Exercise prompt
Find every line in the records below that holds the word "follow", and copy it out.
───── Task inputs ─────
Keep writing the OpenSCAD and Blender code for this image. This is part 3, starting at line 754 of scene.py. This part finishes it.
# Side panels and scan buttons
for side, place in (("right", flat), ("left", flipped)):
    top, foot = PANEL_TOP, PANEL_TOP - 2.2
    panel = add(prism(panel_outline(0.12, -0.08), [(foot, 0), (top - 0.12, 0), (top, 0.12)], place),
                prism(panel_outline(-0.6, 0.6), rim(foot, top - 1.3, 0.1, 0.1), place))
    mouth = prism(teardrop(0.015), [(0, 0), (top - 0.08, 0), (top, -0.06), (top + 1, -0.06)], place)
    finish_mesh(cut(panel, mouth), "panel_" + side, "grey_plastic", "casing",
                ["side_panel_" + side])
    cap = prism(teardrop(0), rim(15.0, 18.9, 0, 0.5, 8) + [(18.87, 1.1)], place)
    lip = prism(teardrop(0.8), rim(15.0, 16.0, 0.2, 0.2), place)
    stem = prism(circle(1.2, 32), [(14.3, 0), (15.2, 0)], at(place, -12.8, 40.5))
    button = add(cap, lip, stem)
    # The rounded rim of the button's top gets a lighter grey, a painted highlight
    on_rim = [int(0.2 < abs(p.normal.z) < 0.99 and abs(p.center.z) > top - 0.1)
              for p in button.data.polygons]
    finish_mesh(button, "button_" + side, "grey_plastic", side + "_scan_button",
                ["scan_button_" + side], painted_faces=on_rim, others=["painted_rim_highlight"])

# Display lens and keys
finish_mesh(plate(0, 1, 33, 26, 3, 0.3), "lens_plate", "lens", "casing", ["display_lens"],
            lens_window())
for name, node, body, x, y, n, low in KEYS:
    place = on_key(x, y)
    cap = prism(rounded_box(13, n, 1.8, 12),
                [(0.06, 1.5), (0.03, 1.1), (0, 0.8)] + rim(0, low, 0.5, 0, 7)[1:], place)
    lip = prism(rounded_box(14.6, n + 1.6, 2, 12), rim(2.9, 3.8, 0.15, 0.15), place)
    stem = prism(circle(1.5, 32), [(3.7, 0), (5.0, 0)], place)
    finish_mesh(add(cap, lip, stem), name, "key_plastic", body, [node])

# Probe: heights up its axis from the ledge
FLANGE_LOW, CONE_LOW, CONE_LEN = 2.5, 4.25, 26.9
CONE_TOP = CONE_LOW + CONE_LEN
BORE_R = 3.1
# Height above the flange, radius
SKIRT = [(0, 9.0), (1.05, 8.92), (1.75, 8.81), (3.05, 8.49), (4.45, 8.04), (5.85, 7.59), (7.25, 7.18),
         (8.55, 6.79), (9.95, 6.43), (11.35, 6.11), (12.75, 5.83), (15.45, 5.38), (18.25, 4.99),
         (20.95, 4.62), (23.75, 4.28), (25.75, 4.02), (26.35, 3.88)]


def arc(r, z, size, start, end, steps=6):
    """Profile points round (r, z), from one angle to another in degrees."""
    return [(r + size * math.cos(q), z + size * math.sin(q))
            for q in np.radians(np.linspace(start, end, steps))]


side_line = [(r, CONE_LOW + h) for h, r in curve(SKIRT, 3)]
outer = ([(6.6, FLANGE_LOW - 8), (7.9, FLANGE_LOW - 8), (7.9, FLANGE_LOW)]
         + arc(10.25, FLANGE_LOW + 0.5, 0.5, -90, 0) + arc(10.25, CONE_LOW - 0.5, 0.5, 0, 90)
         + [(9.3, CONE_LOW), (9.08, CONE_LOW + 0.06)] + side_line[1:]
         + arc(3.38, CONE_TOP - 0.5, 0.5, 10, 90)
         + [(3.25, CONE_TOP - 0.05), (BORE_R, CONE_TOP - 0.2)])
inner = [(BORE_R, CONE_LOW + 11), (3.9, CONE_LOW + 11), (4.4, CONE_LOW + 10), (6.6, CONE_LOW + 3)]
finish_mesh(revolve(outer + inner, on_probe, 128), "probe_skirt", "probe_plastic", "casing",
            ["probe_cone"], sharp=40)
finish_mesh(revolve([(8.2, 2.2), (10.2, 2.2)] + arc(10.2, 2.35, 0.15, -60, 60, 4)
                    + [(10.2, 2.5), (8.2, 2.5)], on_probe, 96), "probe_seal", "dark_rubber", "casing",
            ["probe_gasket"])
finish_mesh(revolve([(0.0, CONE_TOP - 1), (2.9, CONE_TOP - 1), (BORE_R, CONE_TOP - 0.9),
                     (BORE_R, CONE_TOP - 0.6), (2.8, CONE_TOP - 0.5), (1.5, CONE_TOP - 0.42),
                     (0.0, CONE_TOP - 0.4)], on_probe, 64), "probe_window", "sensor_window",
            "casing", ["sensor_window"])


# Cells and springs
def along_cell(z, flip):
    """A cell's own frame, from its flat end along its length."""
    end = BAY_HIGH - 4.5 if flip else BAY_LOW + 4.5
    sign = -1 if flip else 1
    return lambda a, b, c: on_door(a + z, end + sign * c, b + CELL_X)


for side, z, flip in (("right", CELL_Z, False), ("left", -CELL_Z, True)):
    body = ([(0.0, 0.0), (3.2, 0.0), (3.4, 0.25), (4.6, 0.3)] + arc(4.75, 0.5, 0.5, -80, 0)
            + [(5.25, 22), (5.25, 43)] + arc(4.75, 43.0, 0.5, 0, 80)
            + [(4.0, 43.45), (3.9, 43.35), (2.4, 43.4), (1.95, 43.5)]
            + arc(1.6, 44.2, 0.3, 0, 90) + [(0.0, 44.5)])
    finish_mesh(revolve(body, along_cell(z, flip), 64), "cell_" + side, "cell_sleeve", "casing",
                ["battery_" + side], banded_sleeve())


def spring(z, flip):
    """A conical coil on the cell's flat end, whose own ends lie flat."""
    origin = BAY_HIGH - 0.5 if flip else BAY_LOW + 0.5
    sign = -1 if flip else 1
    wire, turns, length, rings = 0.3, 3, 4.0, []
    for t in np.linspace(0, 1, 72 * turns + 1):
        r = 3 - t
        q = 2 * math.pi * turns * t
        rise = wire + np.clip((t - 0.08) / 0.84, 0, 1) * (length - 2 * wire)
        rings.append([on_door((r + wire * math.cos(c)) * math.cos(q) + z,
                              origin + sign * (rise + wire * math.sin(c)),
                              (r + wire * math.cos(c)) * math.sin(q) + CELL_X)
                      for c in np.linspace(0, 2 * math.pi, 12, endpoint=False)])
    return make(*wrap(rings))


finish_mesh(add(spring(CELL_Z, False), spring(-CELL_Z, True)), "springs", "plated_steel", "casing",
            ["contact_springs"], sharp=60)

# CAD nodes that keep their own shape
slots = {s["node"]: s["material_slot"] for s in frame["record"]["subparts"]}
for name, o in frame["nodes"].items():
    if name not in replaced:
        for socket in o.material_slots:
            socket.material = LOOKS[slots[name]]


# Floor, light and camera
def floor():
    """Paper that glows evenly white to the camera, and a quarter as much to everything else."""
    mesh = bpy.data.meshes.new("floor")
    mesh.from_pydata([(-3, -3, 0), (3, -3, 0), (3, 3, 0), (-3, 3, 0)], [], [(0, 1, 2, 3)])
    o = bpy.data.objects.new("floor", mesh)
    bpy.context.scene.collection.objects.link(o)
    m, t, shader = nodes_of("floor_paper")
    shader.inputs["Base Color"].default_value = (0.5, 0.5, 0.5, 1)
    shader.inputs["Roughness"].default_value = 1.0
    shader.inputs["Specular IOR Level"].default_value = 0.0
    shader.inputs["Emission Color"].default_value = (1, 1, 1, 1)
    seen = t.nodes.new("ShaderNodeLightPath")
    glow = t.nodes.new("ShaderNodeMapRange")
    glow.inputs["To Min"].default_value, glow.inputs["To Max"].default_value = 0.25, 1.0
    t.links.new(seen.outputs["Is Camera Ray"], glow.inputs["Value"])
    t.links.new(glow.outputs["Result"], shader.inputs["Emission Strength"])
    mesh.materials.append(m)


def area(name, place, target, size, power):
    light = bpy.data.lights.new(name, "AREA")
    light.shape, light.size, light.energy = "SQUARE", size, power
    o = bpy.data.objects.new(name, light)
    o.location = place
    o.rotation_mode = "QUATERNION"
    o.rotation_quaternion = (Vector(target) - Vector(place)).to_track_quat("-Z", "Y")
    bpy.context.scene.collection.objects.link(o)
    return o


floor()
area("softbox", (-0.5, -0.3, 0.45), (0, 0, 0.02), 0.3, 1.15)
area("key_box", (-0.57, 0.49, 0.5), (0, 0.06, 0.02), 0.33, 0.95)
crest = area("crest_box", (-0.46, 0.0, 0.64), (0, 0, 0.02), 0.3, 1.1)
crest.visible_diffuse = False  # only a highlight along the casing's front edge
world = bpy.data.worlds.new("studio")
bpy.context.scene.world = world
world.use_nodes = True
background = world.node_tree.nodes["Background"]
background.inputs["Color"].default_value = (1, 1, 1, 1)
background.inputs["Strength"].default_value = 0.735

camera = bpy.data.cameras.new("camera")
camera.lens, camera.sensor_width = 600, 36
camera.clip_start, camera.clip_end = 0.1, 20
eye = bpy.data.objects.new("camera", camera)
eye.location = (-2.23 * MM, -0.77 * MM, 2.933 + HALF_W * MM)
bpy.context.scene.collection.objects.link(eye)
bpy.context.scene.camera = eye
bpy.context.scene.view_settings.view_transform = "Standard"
─────
───── Task inputs ─────
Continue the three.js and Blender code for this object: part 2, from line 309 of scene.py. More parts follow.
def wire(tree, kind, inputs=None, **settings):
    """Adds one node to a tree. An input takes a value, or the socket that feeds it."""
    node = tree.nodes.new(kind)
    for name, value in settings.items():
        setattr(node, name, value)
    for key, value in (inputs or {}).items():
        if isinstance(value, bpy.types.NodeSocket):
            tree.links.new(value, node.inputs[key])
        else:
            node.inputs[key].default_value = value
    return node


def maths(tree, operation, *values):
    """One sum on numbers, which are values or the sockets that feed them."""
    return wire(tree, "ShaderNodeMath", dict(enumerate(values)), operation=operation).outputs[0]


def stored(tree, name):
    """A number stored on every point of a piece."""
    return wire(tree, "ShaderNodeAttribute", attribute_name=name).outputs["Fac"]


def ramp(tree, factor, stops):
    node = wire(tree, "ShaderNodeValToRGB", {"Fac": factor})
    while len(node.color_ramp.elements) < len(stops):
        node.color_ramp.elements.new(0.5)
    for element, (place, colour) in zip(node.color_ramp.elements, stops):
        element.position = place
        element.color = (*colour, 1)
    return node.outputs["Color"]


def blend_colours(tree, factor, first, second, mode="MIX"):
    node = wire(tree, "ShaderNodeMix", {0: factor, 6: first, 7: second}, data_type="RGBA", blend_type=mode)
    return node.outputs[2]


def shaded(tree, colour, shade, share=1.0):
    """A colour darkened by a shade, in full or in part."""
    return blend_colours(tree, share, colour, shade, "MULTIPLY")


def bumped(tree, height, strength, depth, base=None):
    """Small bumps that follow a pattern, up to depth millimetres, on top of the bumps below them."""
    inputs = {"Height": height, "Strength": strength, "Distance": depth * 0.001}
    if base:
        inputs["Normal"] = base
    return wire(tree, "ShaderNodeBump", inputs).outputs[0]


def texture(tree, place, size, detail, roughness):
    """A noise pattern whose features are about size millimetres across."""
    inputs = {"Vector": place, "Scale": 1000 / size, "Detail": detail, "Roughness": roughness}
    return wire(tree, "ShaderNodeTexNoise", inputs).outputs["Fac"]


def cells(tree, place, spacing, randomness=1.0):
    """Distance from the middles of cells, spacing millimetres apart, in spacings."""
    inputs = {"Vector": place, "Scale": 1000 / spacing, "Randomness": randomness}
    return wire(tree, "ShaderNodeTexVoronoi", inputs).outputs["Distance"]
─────
Answer below
Continue the three.js and Blender code for this object: part 2, from line 309 of scene.py. More parts follow.
    """Small bumps that follow a pattern, up to depth millimetres, on top of the bumps below them."""